The impressive stoppage was caught on the big screen glistening under the lights of the Matchroom boxing cameras.
“I like your average small hall show but there’s no better set up than you experience with these TV production shows," Harper explains. "I experienced my first press conference. At the weigh-in we had security taking you through the shopping mall and then you’re looked after in the hotel. It’s just great, it’s a full week with everything based around boxing.”
Harper is aiming to turn Matchroom shows into a second home, confirming that talks are underway for a potential showdown against Miss GB aka Natasha Jonas.
“I know they’re pushing for the Tasha Jonas fight so hopefully, that’s something we can work towards after this. I just need to get a bit more experience because I only had 19 amateur fights and currently I'm going into my eighth professional fight.
"I know Eddie [Hearn] is keen for it, he's spoken with Andrew himself. The last fight with Claudia they wanted to have Tasha but it was two weeks' notice for us and where I’d never fought a southpaw before we knocked it back for a couple of months or whenever it will be.”
Her next appearance on 19 July will be Harper’s next big opportunity to impress. After her original opponent Bukiwe Nonina pulled out Terri will now face off against South African hopeful Nozipho Bell at the Stefy Bull co-promoted show with Ryan Rhodes.
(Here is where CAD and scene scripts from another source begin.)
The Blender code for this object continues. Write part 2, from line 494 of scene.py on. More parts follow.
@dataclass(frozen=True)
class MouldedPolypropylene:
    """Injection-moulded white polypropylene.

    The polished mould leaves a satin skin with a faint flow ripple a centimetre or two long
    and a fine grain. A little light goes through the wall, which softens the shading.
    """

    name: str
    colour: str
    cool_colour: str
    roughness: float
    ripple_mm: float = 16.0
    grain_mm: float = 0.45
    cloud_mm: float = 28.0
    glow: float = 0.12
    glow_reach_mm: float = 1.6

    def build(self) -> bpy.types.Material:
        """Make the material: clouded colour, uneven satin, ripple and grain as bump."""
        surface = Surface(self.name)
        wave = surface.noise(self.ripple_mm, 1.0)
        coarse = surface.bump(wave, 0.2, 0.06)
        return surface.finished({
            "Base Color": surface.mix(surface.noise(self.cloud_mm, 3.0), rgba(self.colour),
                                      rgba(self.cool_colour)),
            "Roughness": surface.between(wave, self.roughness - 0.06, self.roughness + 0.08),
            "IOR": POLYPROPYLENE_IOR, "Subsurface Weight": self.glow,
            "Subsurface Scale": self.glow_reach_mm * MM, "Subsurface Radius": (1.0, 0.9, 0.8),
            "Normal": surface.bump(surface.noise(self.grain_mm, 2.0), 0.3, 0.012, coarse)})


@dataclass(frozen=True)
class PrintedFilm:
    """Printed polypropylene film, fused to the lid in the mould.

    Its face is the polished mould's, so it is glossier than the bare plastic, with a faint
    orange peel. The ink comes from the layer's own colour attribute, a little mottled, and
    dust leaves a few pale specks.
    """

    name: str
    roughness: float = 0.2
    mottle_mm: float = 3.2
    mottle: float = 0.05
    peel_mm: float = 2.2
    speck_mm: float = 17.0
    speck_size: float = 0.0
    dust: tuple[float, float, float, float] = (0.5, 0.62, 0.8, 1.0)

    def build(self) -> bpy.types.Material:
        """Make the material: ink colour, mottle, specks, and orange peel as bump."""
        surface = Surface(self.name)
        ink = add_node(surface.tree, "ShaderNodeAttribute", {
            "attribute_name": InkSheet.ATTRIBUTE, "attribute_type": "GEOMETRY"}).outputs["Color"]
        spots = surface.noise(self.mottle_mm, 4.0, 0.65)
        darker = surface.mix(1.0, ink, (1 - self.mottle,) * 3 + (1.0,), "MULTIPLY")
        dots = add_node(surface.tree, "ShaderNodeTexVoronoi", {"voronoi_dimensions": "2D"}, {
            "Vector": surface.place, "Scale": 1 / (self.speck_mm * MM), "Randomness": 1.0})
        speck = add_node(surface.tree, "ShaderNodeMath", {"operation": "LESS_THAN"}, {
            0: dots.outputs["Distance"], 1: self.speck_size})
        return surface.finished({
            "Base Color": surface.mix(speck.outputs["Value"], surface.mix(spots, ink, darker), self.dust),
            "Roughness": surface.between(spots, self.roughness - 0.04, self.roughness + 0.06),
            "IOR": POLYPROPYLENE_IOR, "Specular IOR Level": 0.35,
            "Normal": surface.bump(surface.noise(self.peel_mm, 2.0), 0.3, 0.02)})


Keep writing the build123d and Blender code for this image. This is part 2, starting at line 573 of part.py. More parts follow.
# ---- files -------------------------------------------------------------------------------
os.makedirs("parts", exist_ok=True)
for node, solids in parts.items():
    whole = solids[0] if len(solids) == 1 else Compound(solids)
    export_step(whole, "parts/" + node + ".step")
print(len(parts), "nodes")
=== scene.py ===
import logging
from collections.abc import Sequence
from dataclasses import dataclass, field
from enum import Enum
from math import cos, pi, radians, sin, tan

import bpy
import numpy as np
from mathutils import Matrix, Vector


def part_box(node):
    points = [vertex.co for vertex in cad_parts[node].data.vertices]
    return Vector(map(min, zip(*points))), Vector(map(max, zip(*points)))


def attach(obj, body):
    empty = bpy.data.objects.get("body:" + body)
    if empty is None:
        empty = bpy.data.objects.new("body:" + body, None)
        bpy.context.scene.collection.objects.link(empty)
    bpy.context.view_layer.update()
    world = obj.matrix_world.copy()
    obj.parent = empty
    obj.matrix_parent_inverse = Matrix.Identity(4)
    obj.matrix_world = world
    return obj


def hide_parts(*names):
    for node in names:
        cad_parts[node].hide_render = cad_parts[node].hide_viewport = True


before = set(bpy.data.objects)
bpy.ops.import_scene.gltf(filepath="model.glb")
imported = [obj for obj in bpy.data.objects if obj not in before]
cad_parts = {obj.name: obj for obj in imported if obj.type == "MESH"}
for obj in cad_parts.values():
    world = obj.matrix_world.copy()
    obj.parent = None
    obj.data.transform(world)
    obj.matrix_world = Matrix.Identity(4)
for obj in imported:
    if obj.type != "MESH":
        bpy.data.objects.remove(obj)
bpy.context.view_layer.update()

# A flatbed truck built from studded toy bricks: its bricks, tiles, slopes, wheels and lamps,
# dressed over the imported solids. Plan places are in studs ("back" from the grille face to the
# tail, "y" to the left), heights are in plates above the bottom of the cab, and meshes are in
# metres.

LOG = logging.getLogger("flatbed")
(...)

“I don’t know much about her, just that she’s the WBF world champion. She poses the threat of only losing two fights and one being against Ewa Brodnicka, a current world champion from Poland. She’s had more than double the fights I have had, so she has more experience. She looks as though she is tougher and stronger than Nonina, coming forward applying pressure and wanting a fight.
“It seems like we’re rushing but the opportunity’s there so why not go for it? Then we’ll probably take a look at what’s next.”